Data lines:
------------------------
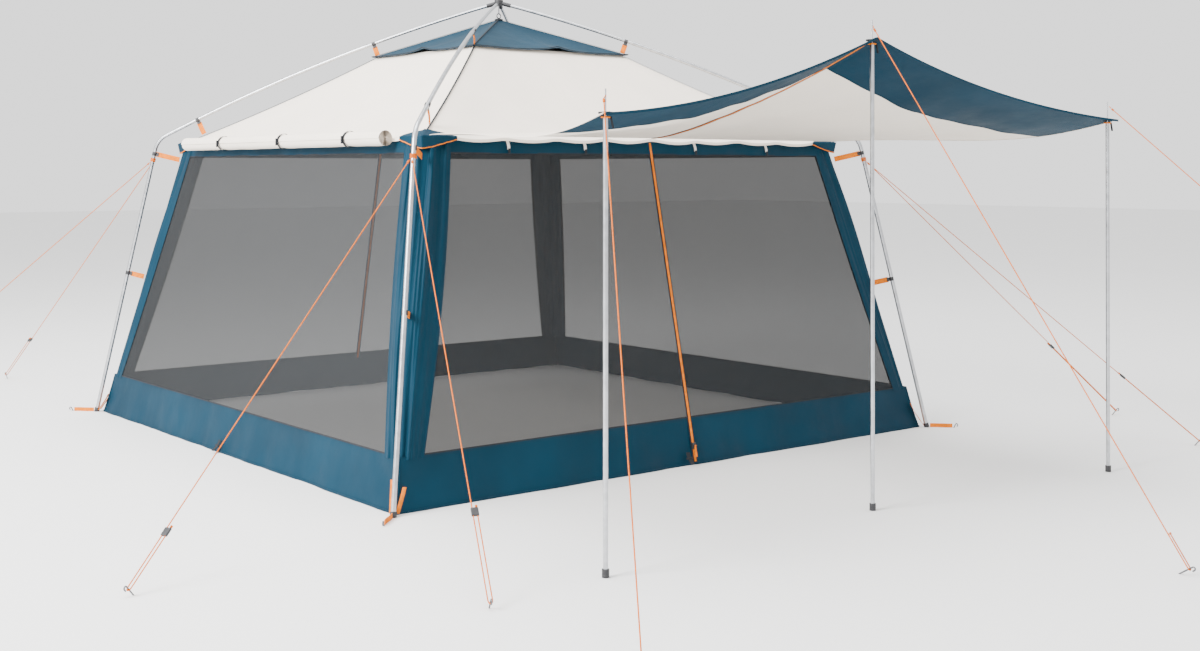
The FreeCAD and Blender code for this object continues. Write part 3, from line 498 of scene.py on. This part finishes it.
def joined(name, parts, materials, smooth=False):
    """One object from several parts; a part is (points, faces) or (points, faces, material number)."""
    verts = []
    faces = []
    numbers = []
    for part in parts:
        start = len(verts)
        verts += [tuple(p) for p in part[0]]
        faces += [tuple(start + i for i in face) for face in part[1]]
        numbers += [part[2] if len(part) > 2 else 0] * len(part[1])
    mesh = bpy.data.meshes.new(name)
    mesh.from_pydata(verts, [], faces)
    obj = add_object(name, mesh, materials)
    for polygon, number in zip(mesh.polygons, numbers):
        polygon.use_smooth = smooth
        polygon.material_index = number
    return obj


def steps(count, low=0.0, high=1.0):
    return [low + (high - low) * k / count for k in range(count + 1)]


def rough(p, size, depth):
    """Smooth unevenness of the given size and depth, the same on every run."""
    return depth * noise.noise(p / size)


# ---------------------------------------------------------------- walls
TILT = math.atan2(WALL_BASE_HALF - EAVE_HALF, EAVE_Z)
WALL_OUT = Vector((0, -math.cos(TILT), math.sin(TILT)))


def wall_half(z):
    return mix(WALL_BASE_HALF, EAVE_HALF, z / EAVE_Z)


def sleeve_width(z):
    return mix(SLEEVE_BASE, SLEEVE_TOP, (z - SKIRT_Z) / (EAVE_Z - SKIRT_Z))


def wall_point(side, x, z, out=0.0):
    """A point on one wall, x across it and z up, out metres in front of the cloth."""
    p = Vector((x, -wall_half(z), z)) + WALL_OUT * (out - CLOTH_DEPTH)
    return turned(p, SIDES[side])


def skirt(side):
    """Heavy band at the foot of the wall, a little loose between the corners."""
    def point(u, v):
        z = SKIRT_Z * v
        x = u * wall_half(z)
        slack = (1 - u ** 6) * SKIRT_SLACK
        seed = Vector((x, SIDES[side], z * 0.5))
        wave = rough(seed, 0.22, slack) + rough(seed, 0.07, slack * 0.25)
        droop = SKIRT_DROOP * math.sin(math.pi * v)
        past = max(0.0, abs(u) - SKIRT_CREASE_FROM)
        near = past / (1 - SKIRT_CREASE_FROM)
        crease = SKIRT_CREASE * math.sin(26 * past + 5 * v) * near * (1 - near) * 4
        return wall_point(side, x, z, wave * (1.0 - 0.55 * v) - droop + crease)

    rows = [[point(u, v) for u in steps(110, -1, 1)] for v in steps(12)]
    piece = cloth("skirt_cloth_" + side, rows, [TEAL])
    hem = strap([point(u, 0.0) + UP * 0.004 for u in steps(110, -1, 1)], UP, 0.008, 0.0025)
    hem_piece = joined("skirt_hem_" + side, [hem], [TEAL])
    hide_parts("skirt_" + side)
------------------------
Description of the task:
Every line of the data above should be copied exactly.

Answer to the task:
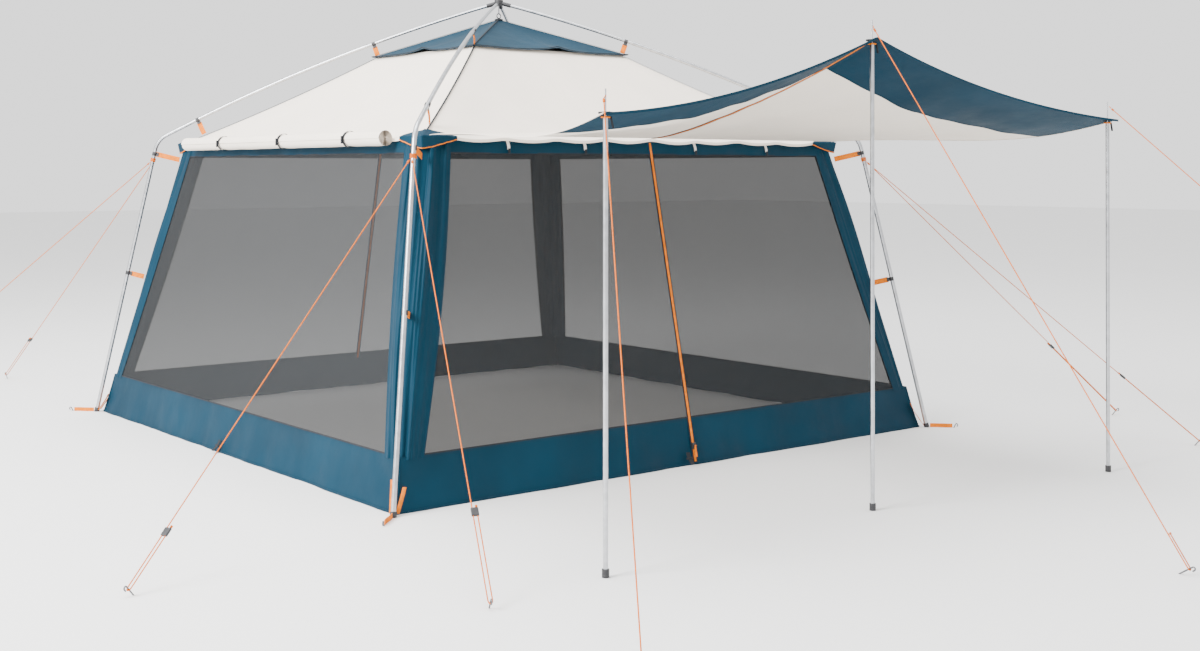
The FreeCAD and Blender code for this object continues. Write part 3, from line 498 of scene.py on. This part finishes it.
def joined(name, parts, materials, smooth=False):
    """One object from several parts; a part is (points, faces) or (points, faces, material number)."""
    verts = []
    faces = []
    numbers = []
    for part in parts:
        start = len(verts)
        verts += [tuple(p) for p in part[0]]
        faces += [tuple(start + i for i in face) for face in part[1]]
        numbers += [part[2] if len(part) > 2 else 0] * len(part[1])
    mesh = bpy.data.meshes.new(name)
    mesh.from_pydata(verts, [], faces)
    obj = add_object(name, mesh, materials)
    for polygon, number in zip(mesh.polygons, numbers):
        polygon.use_smooth = smooth
        polygon.material_index = number
    return obj


def steps(count, low=0.0, high=1.0):
    return [low + (high - low) * k / count for k in range(count + 1)]


def rough(p, size, depth):
    """Smooth unevenness of the given size and depth, the same on every run."""
    return depth * noise.noise(p / size)


# ---------------------------------------------------------------- walls
TILT = math.atan2(WALL_BASE_HALF - EAVE_HALF, EAVE_Z)
WALL_OUT = Vector((0, -math.cos(TILT), math.sin(TILT)))


def wall_half(z):
    return mix(WALL_BASE_HALF, EAVE_HALF, z / EAVE_Z)


def sleeve_width(z):
    return mix(SLEEVE_BASE, SLEEVE_TOP, (z - SKIRT_Z) / (EAVE_Z - SKIRT_Z))


def wall_point(side, x, z, out=0.0):
    """A point on one wall, x across it and z up, out metres in front of the cloth."""
    p = Vector((x, -wall_half(z), z)) + WALL_OUT * (out - CLOTH_DEPTH)
    return turned(p, SIDES[side])


def skirt(side):
    """Heavy band at the foot of the wall, a little loose between the corners."""
    def point(u, v):
        z = SKIRT_Z * v
        x = u * wall_half(z)
        slack = (1 - u ** 6) * SKIRT_SLACK
        seed = Vector((x, SIDES[side], z * 0.5))
        wave = rough(seed, 0.22, slack) + rough(seed, 0.07, slack * 0.25)
        droop = SKIRT_DROOP * math.sin(math.pi * v)
        past = max(0.0, abs(u) - SKIRT_CREASE_FROM)
        near = past / (1 - SKIRT_CREASE_FROM)
        crease = SKIRT_CREASE * math.sin(26 * past + 5 * v) * near * (1 - near) * 4
        return wall_point(side, x, z, wave * (1.0 - 0.55 * v) - droop + crease)

    rows = [[point(u, v) for u in steps(110, -1, 1)] for v in steps(12)]
    piece = cloth("skirt_cloth_" + side, rows, [TEAL])
    hem = strap([point(u, 0.0) + UP * 0.004 for u in steps(110, -1, 1)], UP, 0.008, 0.0025)
    hem_piece = joined("skirt_hem_" + side, [hem], [TEAL])
    hide_parts("skirt_" + side)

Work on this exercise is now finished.